The initial share capital of a REIC must be at least 30 million lira (or 100 million lira for REICs exclusively managing portfolios composed of infrastructural investments and services). Shares representing a certain proportion of share capital must be issued in return for cash and fully paid in or included in the unconsolidated audited financial statements of the REIC for the last accounting period.
At least 75 per cent of total assets of a REIC established for engaging in activities and operations in a specific field of activity, for investing in a particular project or real estate, or in a particular infrastructural investment and service, must be composed of investments made thereunder.
A REIC must apply to the CMB to conduct a public offering (or if it manages exclusively portfolios composed of infrastructural investments and services; to conduct a public offering or sell shares to qualified investors by private placement) for the shares representing 25 per cent of the initial share capital or issued capital, within three months following its duly establishment or transformation into a REIC.
Private equity funds
Are there particular legal considerations that shape the formation and activities of real-estate-focused private equity funds?

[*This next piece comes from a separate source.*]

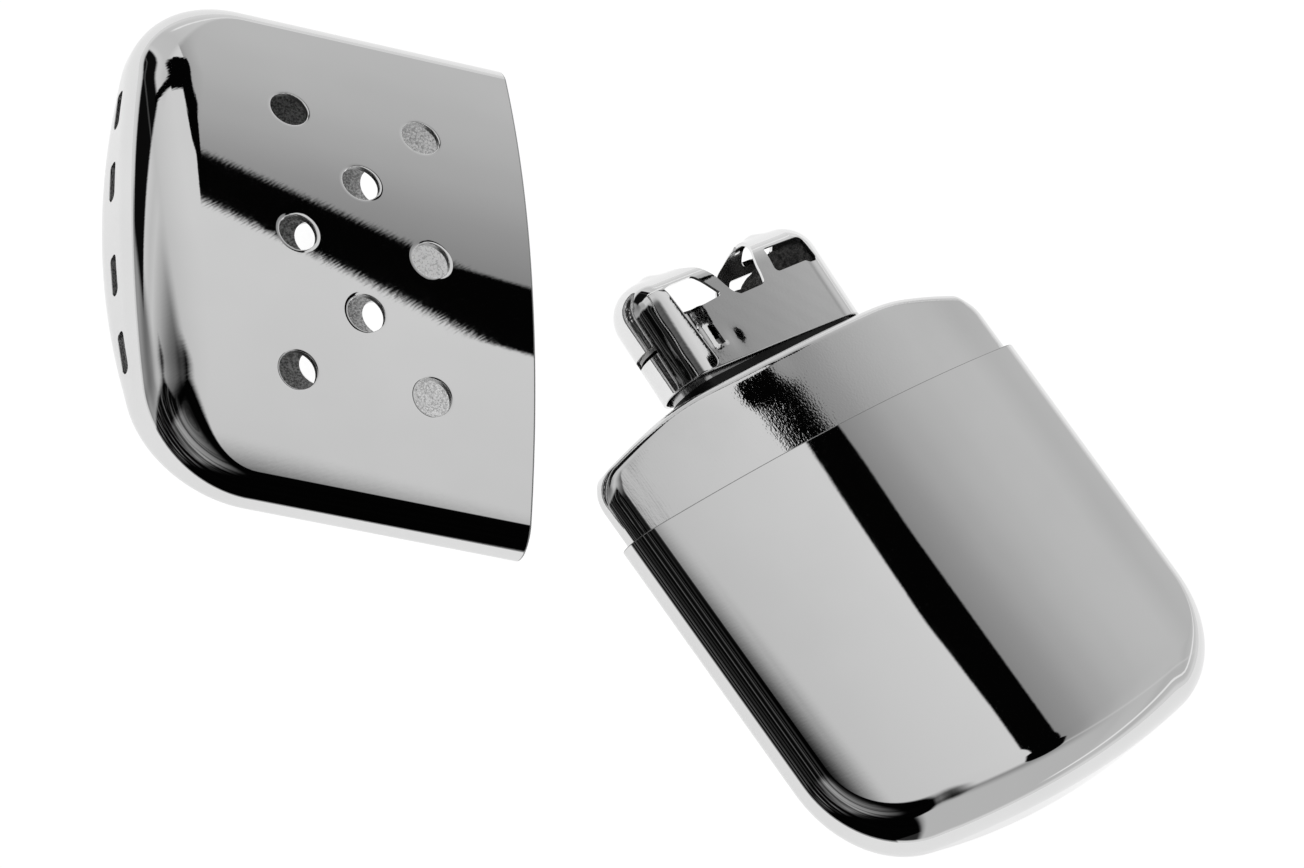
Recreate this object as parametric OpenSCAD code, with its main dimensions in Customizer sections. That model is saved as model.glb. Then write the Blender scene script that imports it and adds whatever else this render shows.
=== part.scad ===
// Catalytic hand warmer, opened: the fuel tank with its burner seated on the
// neck, and the vented cap lying beside it, both flat on their backs.
// Tank frame while building: X across, +Y along the tank towards the burner,
// +Z out of the front face, y = 0 at the top edge of the outer case.
// Millimetres. The whole set is then moved so that the origin is the middle of
// the bottom of the bounding box.

/* [Case and cap] */
// Width of the case and of the cap
case_w = 66; // [60:0.5:70]
// Thickness across the crowned faces
case_t = 13.5; // [13:0.1:15]
// Length of the outer case, from its top edge to its rounded end
case_len = 49.5; // [46:0.5:56]
// Length of the cap, from its mouth to its rounded end
cap_len = 49; // [46:0.5:56]
// Radius of the crown across the front and back faces
face_r = 122; // [118:1:140]
// Radius of the two corners of the rounded end, seen from the front
corner_r = 14; // [11:0.5:16]
// Radius of the shallow arc of the rounded end
end_r = 128; // [110:1:160]
// Fillet between the faces and the rounded end
end_fillet = 4.8; // [4:0.1:5]
// Fillet between the faces and the long sides
side_fillet = 3; // [2.5:0.1:3.2]
// Sheet thickness of the case and the cap
wall = 0.6; // [0.5:0.05:0.7]
// Width of the flat land pressed along the middle of both backs
land_w = 16; // [12:1:18]

/* [Vents] */
// Diameter of the vents through the cap's faces
vent_d = 4.6; // [4:0.1:5]
// Distance of the first row of vents from the cap's mouth
vent_first = 12.8; // [12:0.1:14]
// Distance between rows of vents
vent_pitch = 8.2; // [7.5:0.1:8.5]
// Sideways spacing of the vents in the rows of three
vent_side = 17.5; // [16:0.1:18.5]
// Length of the slots through the cap's end wall
end_slot = 5.2; // [4.6:0.1:5.6]
// Height of the slots through the cap's end wall
end_slot_h = 1.5; // [1.2:0.1:1.8]

/* [Tank top] */
// How far the collar is set in from the outside of the case
collar_inset = 0.9; // [0.8:0.05:1]
// Height of the flat seat on the shoulder above the case edge
seat_y = 11.3; // [11:0.1:11.6]
// Height the shoulder's arc would reach in the middle without the flat seat
shoulder_y = 12.7; // [12.5:0.1:13]
// Radius of the shoulder's arc, seen from the front
shoulder_r = 114; // [108:1:120]
// Sheet thickness of the collar
collar_wall = 0.5; // [0.4:0.05:0.6]
// Height of the neck's top edge above the case edge
neck_top = 16.8; // [16.4:0.1:17]

/* [Burner] */
// Distance between the two end centres of the burner's oval
burner_c = 21.8; // [21.4:0.1:22.2]
// Half thickness of the burner
burner_r = 4.3; // [4.25:0.05:4.4]
// Sheet thickness of the burner cage
burner_wall = 0.4; // [0.35:0.05:0.45]
// Height of the cage's lower edge above the case edge
burner_foot = 12.4; // [12.4:0.1:12.8]
// Height at which the cage starts to round over
burner_spring = 22.4; // [22.2:0.1:22.6]
// Angle at which the burner sits askew on the neck
burner_tilt = 3.3; // [2.8:0.1:3.5]

/* [Cap beside the tank] */
// Angle of the open cap in the plane of the table
cap_angle = 54.223; // [50:0.001:58]
// Middle of the cap's mouth, across the tank
cap_x = -26.776; // [-30:0.001:-26]
// Middle of the cap's mouth, along the tank
cap_y = 31.14; // [31:0.001:36]

/* [Hidden] */
$fn = 96;
half_w = case_w/2;
half_t = case_t/2;
// the pressed land lowers the back by the crown's rise over half its width
land_t = half_t - pow(land_w/2, 2)/(2*face_r);
// middle of the bounding box seen from above, in the tank frame
box_mid = [-22.9925, 15.2868, 0];

// ---------------------------------------------------------------- outlines
// Half outline of a shell seen from the front, from its long side to its
// middle: [x, y, normal x, normal y, share of end fillet].
function half_outline(a, len, rk, re, n = 12, m = 14) =
    let (vc = len - re + sqrt(pow(re - rk, 2) - pow(a - rk, 2)),
         ck = a - rk,
         phi = atan2(vc - (len - re), ck))
    concat(
        [for (i = [0:n - 1]) let (t = phi*i/n)
            [ck + rk*cos(t), vc + rk*sin(t), cos(t), sin(t), i/n]],
        [for (i = [0:m]) let (t = phi + (90 - phi)*i/m)
            [re*cos(t), len - re + re*sin(t), cos(t), sin(t), 1]]);

// Height of the crowned face above the middle plane
function crown(x, t) = t - x*x/(2*face_r);

// Points on the skin of one closed-end body: side fillet rs, end fillet re_f,
// open end at y0, back pressed flat at -tb.
function skin(a, t, y0, len, rk, re, rs, re_f, tb) =
    let (o = half_outline(a, len, rk, re))
    concat(
        [for (s = [-1, 1], k = [-1, 1], p = o, th = [0:18:90])
            let (r = min(rs + (re_f - rs)*p[4], crown(p[0], t) - 0.2),
                 x = p[0] - p[2]*r*(1 - cos(th)),
                 y = p[1] - p[3]*r*(1 - cos(th)),
                 z = crown(x, t) - r + r*sin(th))
            [k*x, y, s > 0 ? z : -min(z, tb)]],
        [for (s = [-1, 1], k = [-1, 1], th = [0:18:90])
            let (r = min(rs, crown(a, t) - 0.2),
                 x = a - r*(1 - cos(th)),
                 z = crown(x, t) - r + r*sin(th))
            [k*x, y0, s > 0 ? z : -min(z, tb)]],
        [for (s = [-1, 1], i = [-12:12])
            let (x = i/12*(a - rs), z = crown(x, t))
            [x, y0, s > 0 ? z : -min(z, tb)]]);

module body(a, t, y0, len, rk, re, rs, re_f, tb)
    let (p = skin(a, t, y0, len, rk, re, rs, re_f, tb))
    hull() polyhedron(points = p, faces = [for (i = [0:3:len(p) - 3]) [i, i + 1, i + 2]]);

// The case's and the cap's outside, shrunk by d on every side
module shell_body(len, d, y0 = 0)
    body(half_w - d, half_t - d, y0, len - d, corner_r - d, end_r - d,
        side_fillet - d, end_fillet - d, land_t - d);

// The collar's outside above the case edge, shrunk by d
module collar_body(d, y0) {
    i = collar_inset + d;
    intersection() {
        body(half_w - i, half_t - i, y0, shoulder_y - d, 4.2 - d, shoulder_r - d,
            side_fillet - i + 0.2, 1.4 - d, land_t - i);
        translate([-50, y0 - 1, -20]) cube([100, seat_y - d - y0 + 1, 40]);
    }
}

// Oval prism: two half rounds of radius r, centres c apart, from y = lo to hi
module oval(c, r, lo, hi)
    translate([0, lo, 0]) rotate([-90, 0, 0]) linear_extrude(hi - lo) {
        translate([-c/2, -r]) square([c, 2*r]);
        translate([-c/2, 0]) circle(r);
        translate([c/2, 0]) circle(r);
    }

// Oval prism rounded over on top, springing at y = spring
module domed_oval(c, r, lo, spring) {
    oval(c, r, lo, spring);
    translate([-c/2, spring, 0]) rotate([0, 90, 0]) cylinder(r = r, h = c);
    for (s = [-1, 1]) translate([s*c/2, spring, 0]) sphere(r);
}

// Everything is drawn in the tank frame and moved to the final origin here
module placed() translate([-box_mid[0], -box_mid[1], land_t]) children();

module placed_cap() placed() translate([cap_x, cap_y, 0]) rotate([0, 0, cap_angle]) children();

// The burner sits askew: turned about the middle of the neck's seat
module placed_burner() placed() translate([0.3, 12.4, 0]) rotate([0, 0, -burner_tilt])
    translate([0, -12.4, 0]) children();

// ---------------------------------------------------------------- cap
module cap_shell() color([0.78, 0.78, 0.79]) placed_cap()
    difference() {
        shell_body(cap_len, 0);
        shell_body(cap_len, wall, -2);
        // rows of three, two and three vents, through both faces
        for (row = [0:2], k = row == 1 ? [-0.5, 0.5] : [-1, 0, 1])
            translate([k*vent_side, vent_first + row*vent_pitch, -10])
                cylinder(d = vent_d, h = 20);
        // slots through the end wall
        for (x = [-16.2, -6.25, 6.25, 16.2])
            translate([x, cap_len - 6, 0]) rotate([-90, 0, 0]) hull()
                for (k = [-1, 1]) translate([k*(end_slot - end_slot_h)/2, 0, 0])
                    cylinder(d = end_slot_h, h = 8, $fn = 32);
    }

// ---------------------------------------------------------------- tank
module case_shell() color([0.78, 0.78, 0.79]) placed() mirror([0, 1, 0])
    difference() {
        shell_body(case_len, 0);
        shell_body(case_len, wall, -2);
    }

module tank_collar() color([0.7, 0.7, 0.71]) placed()
    difference() {
        union() {
            collar_body(0, 0);
            // skirt that laps inside the case
            lap(wall + 0.03, -8, 0.4);
        }
        collar_body(collar_wall, -0.4);
        lap(wall + 0.03 + collar_wall, -9, -0.3);
        // mouth for the neck
        oval(burner_c - 1, 3.41, 5, 20);
    }

module lap(d, lo, hi) intersection() {
    mirror([0, 1, 0]) shell_body(case_len, d, -2);
    translate([-50, lo, -20]) cube([100, hi - lo, 40]);
}

// Raised ring round the root of the neck; the burner's foot drops over it
module neck_ring() color([0.62, 0.6, 0.56]) placed()
    difference() {
        oval(burner_c - 1, 3.8, seat_y, seat_y + 1.1);
        oval(burner_c - 1, 3.41, seat_y - 1, seat_y + 2);
    }

module neck_tube() color([0.66, 0.6, 0.48]) placed()
    difference() {
        oval(burner_c - 1, 3.4, seat_y - 2, neck_top);
        oval(burner_c - 1, 3.0, seat_y - 3, neck_top + 1);
    }

module wick_plug() color([0.9, 0.88, 0.82]) placed()
    oval(burner_c - 1.1, 2.92, seat_y - 1.9, neck_top - 0.6);

// Cotton wadding: the inside of the tank in three packed layers
module wadding(lo, hi) intersection() {
    mirror([0, 1, 0]) shell_body(case_len, wall + collar_wall + 0.4, -20);
    translate([-50, lo, -20]) cube([100, hi - lo, 40]);
}
module wadding_top() color([0.94, 0.93, 0.9]) placed() union() {
    wadding(-15.4, 5.6);
    // tapers up under the shoulder to the neck
    intersection() {
        collar_body(collar_wall + 0.1, 5.4);
        translate([-40, 5, -10]) cube([80, 4.2, 20]);
    }
}
module wadding_middle() color([0.92, 0.91, 0.88]) placed() wadding(-31.4, -15.6);
module wadding_bottom() color([0.9, 0.89, 0.86]) placed() wadding(-49, -31.6);

// ---------------------------------------------------------------- burner
// Openings of one face of the cage, as seen from the front
module face_cut(pts) translate([0, 0, -0.1]) linear_extrude(8) polygon(pts);
module face_cuts() {
    // window of the left hump
    face_cut([[-11.05, 23.6], [-8.9, 24.05], [-5.4, 24.05], [-3.2, 20.5], [-6.4, 20.2],
        [-10.5, 20.1], [-10.75, 21.3]]);
    // window of the right hump, right of the post
    face_cut([[6.1, 23.95], [12, 23.85], [12.5, 20.8], [11.8, 20.3], [10.5, 20.6], [5.7, 20.55]]);
    // notch between the humps, as far as the post
    face_cut([[-0.8, 19.7], [-1.7, 20.4], [-2.25, 21.7], [-2.75, 23.05], [-3.4, 24.5],
        [-3.75, 25.1], [-4.8, 25.8], [-6.3, 27], [6.3, 27], [4.75, 24.4], [4.1, 23.35],
        [3.75, 22.3], [3.6, 21.2], [3.3, 20.1], [2.7, 19.8]]);
}

module burner_cage() color([0.72, 0.72, 0.73]) placed_burner()
    difference() {
        domed_oval(burner_c, burner_r, burner_foot, burner_spring);
        domed_oval(burner_c, burner_r - burner_wall, burner_foot - 2, burner_spring);
        face_cuts();
        rotate([0, 180, 0]) face_cuts();
        // gas outlets behind the ridge of both humps
        for (s = [-1, 1]) translate([s*10.05 - 2.35, 24, -2.9]) cube([4.7, 5, 2.3]);
        // slot around the left end
        translate([-16.5, 17.5, -3.2]) cube([4.6, 1, 6.6]);
    }

// Band spot-welded inside the cage that grips the neck
module burner_grip_band() color([0.6, 0.6, 0.6]) placed_burner()
    difference() {
        oval(burner_c, burner_r - burner_wall - 0.01, burner_foot + 1.3, burner_foot + 3.4);
        oval(burner_c, burner_r - burner_wall - 0.31, burner_foot, burner_foot + 4);
    }

module burner_floor() color([0.55, 0.55, 0.55]) placed_burner()
    difference() {
        oval(burner_c, burner_r - burner_wall - 0.02, 18, 18.4);
        for (i = [-5:5], j = [-1, 0, 1])
            translate([i*2.3, 17, j*2.2]) rotate([-90, 0, 0]) cylinder(d = 1.2, h = 3, $fn = 24);
    }

module backing_gauze() color([0.5, 0.5, 0.48]) placed_burner()
    oval(burner_c, burner_r - burner_wall - 0.1, 18.41, 18.7);

module catalyst_mat() color([0.2, 0.2, 0.2]) placed_burner()
    difference() {
        oval(burner_c, burner_r - burner_wall - 0.22, 18.72, 23.5);
        // low under the left hump and the notch, high under the right hump
        translate([0, 0, -6]) linear_extrude(12) polygon([[-17, 20.2], [-7, 20.4], [-2, 20.1],
            [2, 20.2], [4.6, 20.9], [6.2, 22.4], [8, 23.2], [12, 23.3], [17, 23], [17, 30], [-17, 30]]);
    }

cap_shell();
case_shell();
tank_collar();
neck_ring();
neck_tube();
wick_plug();
wadding_top();
wadding_middle();
wadding_bottom();
burner_cage();
burner_grip_band();
burner_floor();
backing_gauze();
catalyst_mat();
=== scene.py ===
import math
import bpy
import bmesh
import numpy as np
from mathutils import Matrix, Vector
from mathutils.bvhtree import BVHTree


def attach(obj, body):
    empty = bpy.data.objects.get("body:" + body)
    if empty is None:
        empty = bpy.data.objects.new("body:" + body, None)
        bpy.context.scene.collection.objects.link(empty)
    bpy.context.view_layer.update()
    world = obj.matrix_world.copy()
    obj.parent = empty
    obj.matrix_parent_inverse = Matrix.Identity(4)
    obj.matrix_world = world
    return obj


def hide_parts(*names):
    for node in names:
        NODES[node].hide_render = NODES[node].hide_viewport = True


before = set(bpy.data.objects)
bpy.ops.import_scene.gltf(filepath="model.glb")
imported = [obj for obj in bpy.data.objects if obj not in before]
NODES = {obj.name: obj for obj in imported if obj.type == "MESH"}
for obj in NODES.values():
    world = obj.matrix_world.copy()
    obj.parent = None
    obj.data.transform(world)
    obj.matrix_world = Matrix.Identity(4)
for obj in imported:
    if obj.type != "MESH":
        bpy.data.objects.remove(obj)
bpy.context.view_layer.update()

MM = 0.001

# ------------------------------------------------------------------ sizes, mm
HALF_W, HALF_T, FACE_R = 33.0, 6.75, 122.0
CASE_LEN, CAP_LEN = 49.5, 49.0
CORNER_R, END_R = 14.0, 128.0
SIDE_F, END_F, WALL = 3.0, 4.8, 0.6
LAND = HALF_T - 8.0 ** 2 / (2 * FACE_R)
INSET, SEAT_Y = 0.9, 11.3
BURN_C, BURN_R, BURN_W = 21.8, 4.3, 0.4
FOOT, SPRING = 12.4, 22.4
OFF = Vector((22.9925, -15.2868, LAND))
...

Does this vary depending on the target assets or investors?
Real-estate investment funds (REIFs) are funds that enable financing of real property investments by using investment funds and provide investors the opportunity to benefit incomes generated from these investments. Only portfolio management companies and real-estate portfolio management companies holding operating licences issued by the CMB may establish REIFs. Under the applicable legislation, only the qualified investors may benefit from the REIFs.
Compared to similar structures, REIFs provide some advantages to investors in terms of additional revenues, and their investor’s ability to cash out the fund units.